Over 400 students move into Scott Crossing

Photo by Charlotte Reilly

Kamrin Baker

Shuffling into a space that used to be a resting place for orange construction tape and their own dusty footprints, approximately two-thirds of Scott Crossing’s residents moved into the new building on Aug.13.

Sculpted on the corner of 67th and Pine Streets, Scott Crossing (SX) has become the fourth property to make up the Scott Campus row of residence halls, among Scott Hall, Scott Village and Scott Court. SX will become the largest single-building property on the entire University of Nebraska at Omaha campus.

The building is split into four various floor plans and is divided into both annual and academic leases. With traditional rooms, studio apartments, and two to four-person suite-style living, the new establishment drew in all kinds of tenants; ranging from renewing residents and freshmen looking to leave their mark to graduate students.

Amenities in the new property consist of a fitness center on the third floor, as well as a media and multi-purpose room on the fourth level of the building. Residents also have access to a study lounge on each floor and are still able to use both the basketball and sand volleyball courts like all other Scott Campus residents.

The “new car smell” feeling associated with a freshly designed residence hall was not a constant state for the staff members on Scott Campus, however. Resident assistant Cody Harper said he has a realistic approach to his first year as an RA in a new building.

“Part of living in a new building is nice because it’s all obviously new,” Harper said. “The other part is that nothing has been lived in so there have been and will continue to be issues with electrical, appliances, and pretty much anything else you can think of. While I was not expecting to be placed in the new building, I am so happy I did. I think that can help me relate more to my residents since we are all new to the building.”

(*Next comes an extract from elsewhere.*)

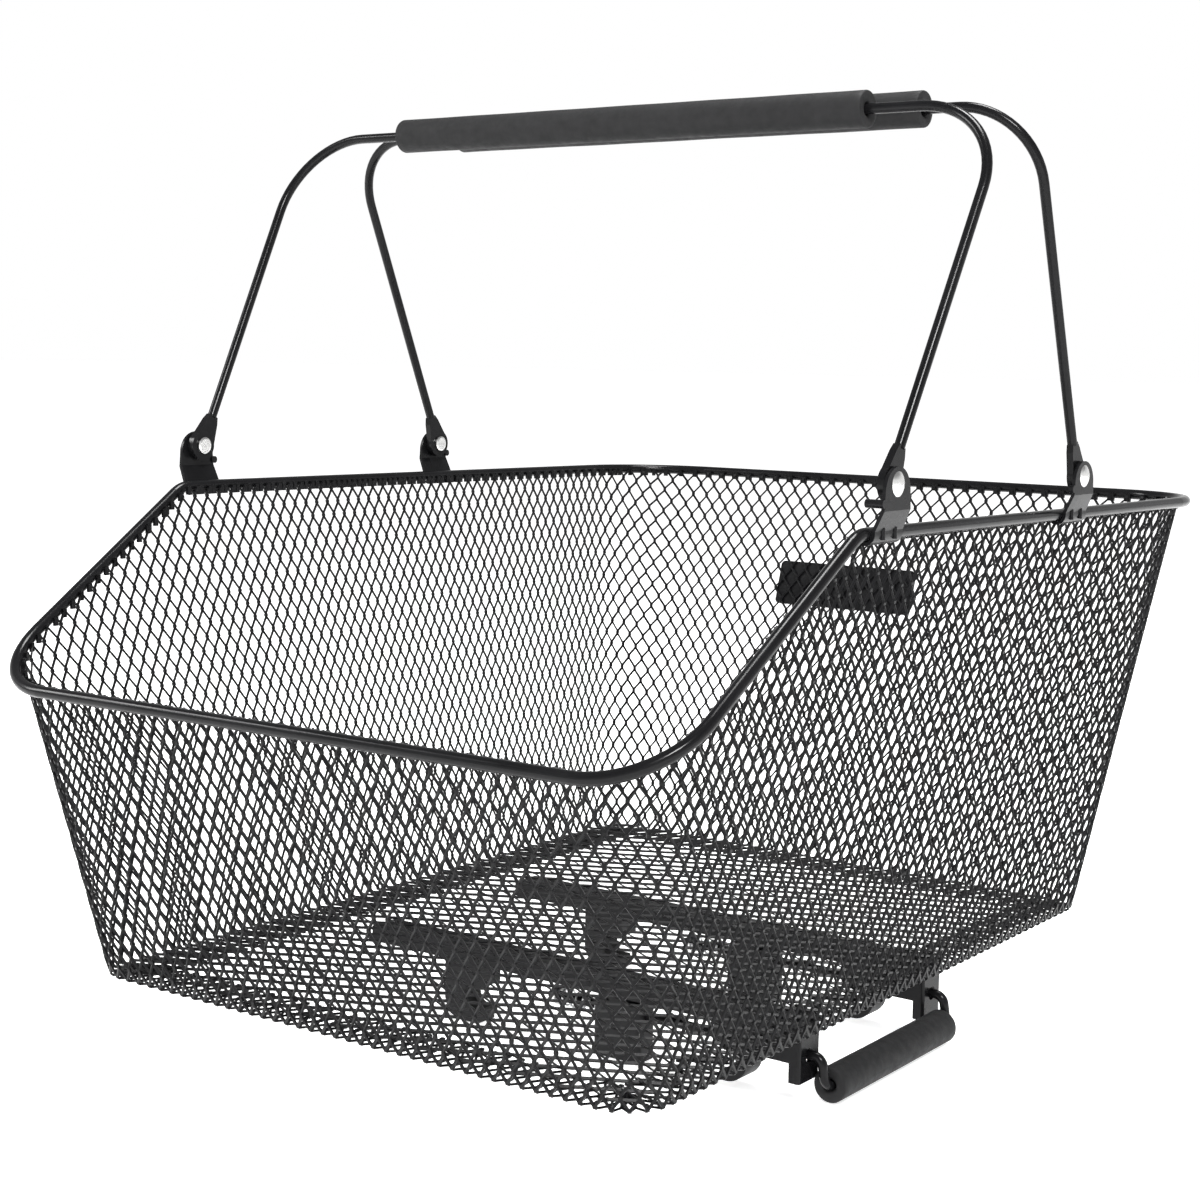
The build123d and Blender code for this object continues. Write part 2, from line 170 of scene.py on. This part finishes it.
def foam_material():
    """Closed-cell foam: matte charcoal with fine pores and faint mottling."""
    mat, tree, shader = new_material("foam_charcoal", (0.011, 0.011, 0.0115), 0.66, specular=0.20)
    tone = [(0.3, (0.0095, 0.0095, 0.010)), (0.7, (0.0130, 0.0130, 0.0135))]
    tree.links.new(ramp(tree, noise(tree, 120, 5, 0.6), tone), shader.inputs["Base Color"])
    tree.links.new(ramp(tree, noise(tree, 300, 2), [(0.3, 0.58), (0.7, 0.74)]), shader.inputs["Roughness"])
    bump(tree, shader, noise(tree, 2600, 3, 0.7), 0.30, 0.00025)
    return mat


def steel_material(name, color, low, high):
    mat, tree, shader = new_material(name, color, low, metallic=1.0)
    tree.links.new(ramp(tree, noise(tree, 220, 4), [(0.3, low), (0.75, high)]), shader.inputs["Roughness"])
    dull = tuple(c * 0.82 for c in color)
    tree.links.new(ramp(tree, noise(tree, 90, 3), [(0.3, dull), (0.7, color)]), shader.inputs["Base Color"])
    bump(tree, shader, noise(tree, 700, 3), 0.12, 0.0002)
    return mat


def plastic_material(name, color, low, high, grain):
    mat, tree, shader = new_material(name, color, low, specular=0.16)
    tree.links.new(ramp(tree, noise(tree, 150, 3), [(0.3, low), (0.7, high)]), shader.inputs["Roughness"])
    light = tuple(c * 1.4 for c in color)
    tone = ramp(tree, noise(tree, 40, 4), [(0.35, color), (0.75, light)])
    tree.links.new(tone, shader.inputs["Base Color"])
    bump(tree, shader, noise(tree, 1500, 2), grain, 0.0003)
    return mat


WIRE = coat_material("coat_wire", (0.0055, 0.0055, 0.006), 0.14, 0.24, 0.05)
SHEET = coat_material("coat_sheet", (0.0055, 0.0055, 0.006), 0.20, 0.32, 0.08)
MESH = coat_material("coat_mesh", (0.0040, 0.0040, 0.0045), 0.28, 0.40, 0.08)
FOAM = foam_material()
RIVET = steel_material("steel_rivet", (0.80, 0.80, 0.79), 0.20, 0.34)
SPRING = steel_material("steel_spring", (0.50, 0.50, 0.51), 0.25, 0.40)
PAD = plastic_material("rubber_pad", (0.009, 0.009, 0.009), 0.65, 0.80, 0.20)
MOULDING = plastic_material("moulding_black", (0.007, 0.007, 0.0075), 0.38, 0.52, 0.15)
PLATE = plastic_material("plate_black", (0.005, 0.005, 0.0055), 0.18, 0.28, 0.05)

SLOT_MATERIAL = {
    "wire_coat": WIRE,
    "sheet_coat": SHEET,
    "mesh_coat": MESH,
    "foam": FOAM,
    "rivet_steel": RIVET,
    "spring_steel": SPRING,
    "pad_rubber": PAD,
    "moulding": MOULDING,
    "plate": PLATE,
}
for part in frame["record"]["subparts"]:
    piece = nodes[part["node"]]
    piece.data.materials.clear()
    piece.data.materials.append(SLOT_MATERIAL[part["material_slot"]])


# ---------------------------------------------------------------- pieces


def new_piece(name, verts, faces, material, smooth=False):
    """An object made of these points and faces, smooth but for its sharp edges if asked."""
    mesh = bpy.data.meshes.new(name)
    mesh.from_pydata([tuple(v) for v in verts], [], faces)
    mesh.validate()
    mesh.materials.append(material)
    if smooth:
        mesh.shade_smooth()
        mesh.set_sharp_from_angle(angle=SHARP_EDGE)
    obj = bpy.data.objects.new(name, mesh)
    bpy.context.collection.objects.link(obj)
    return obj


# ---------------------------------------------------------------- the rim line and the wall surface


def rounded(before, corner, after, radius, steps):
    """Points of the arc that rounds a corner, ends included."""
    toward = (before - corner).normalized()
    onward = (after - corner).normalized()
    half = toward.angle(onward) / 2
    centre = corner + (toward + onward).normalized() * (radius / math.sin(half))
    a = corner + toward * (radius / math.tan(half)) - centre
    b = corner + onward * (radius / math.tan(half)) - centre
    sweep = a.angle(b)
    points = []
    for i in range(steps + 1):
        f = i / steps
        points.append(centre + (a * math.sin((1 - f) * sweep) + b * math.sin(f * sweep)) / math.sin(sweep))
    return points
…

Although SX resident assistants have been caught off-guard by the novelty that comes with an unfamiliar property, they also benefit from the perk of having their own studio apartment and being the first people to move into the new establishment.

RA Catie Heinen said she enjoys living on her own, but like with any other new lifestyle, it comes with trial and error.

“Being an RA in a new building definitely has its challenges,” Heinen said. “There is a new layout and different ways of doing things. However, it forces me to become flexible and able to think on my feet. The studio apartment is a bit of a change, as well, considering it’s only my second year in college, and I feel all grown up.”

While students from all different walks of life found themselves growing up in college, the university is growing itself. SX resides right next to the new parking garage on South Campus and will add about 425 new beds to the roster. The rest of SX residents who did not move in with an annual lease will file into their respective spaces come Aug. 19, filling the majority of the building and making it truly come alive.

Despite the intermittent maintenance issues and directional challenges, SX had new residents, staff members and community partners abuzz come the 2017-2018 school year. Scott Campus assistant property manager Adam Wick – who found himself making many critical decisions in the construction of SX – will remember this endeavor as a big transition, much like those moving into their brand new homes.

“My role as the assistant property manager varies each day,” Wick said. “We make a lot of decisions, like how to operate the building on a day-to-day basis, including the number of staff that will be needed. But what means the most to me is seeing a new student coming to college for the first time and be absolutely blown away by the housing facilities UNO has to offer.”

Based on the eager smiles of residents whisking their Keurigs and memory foam pillows into the SX elevators on rolling dollies last weekend, UNO’s housing facilities are not just notable because of a newly-painted building, but rather, because they are about to become home.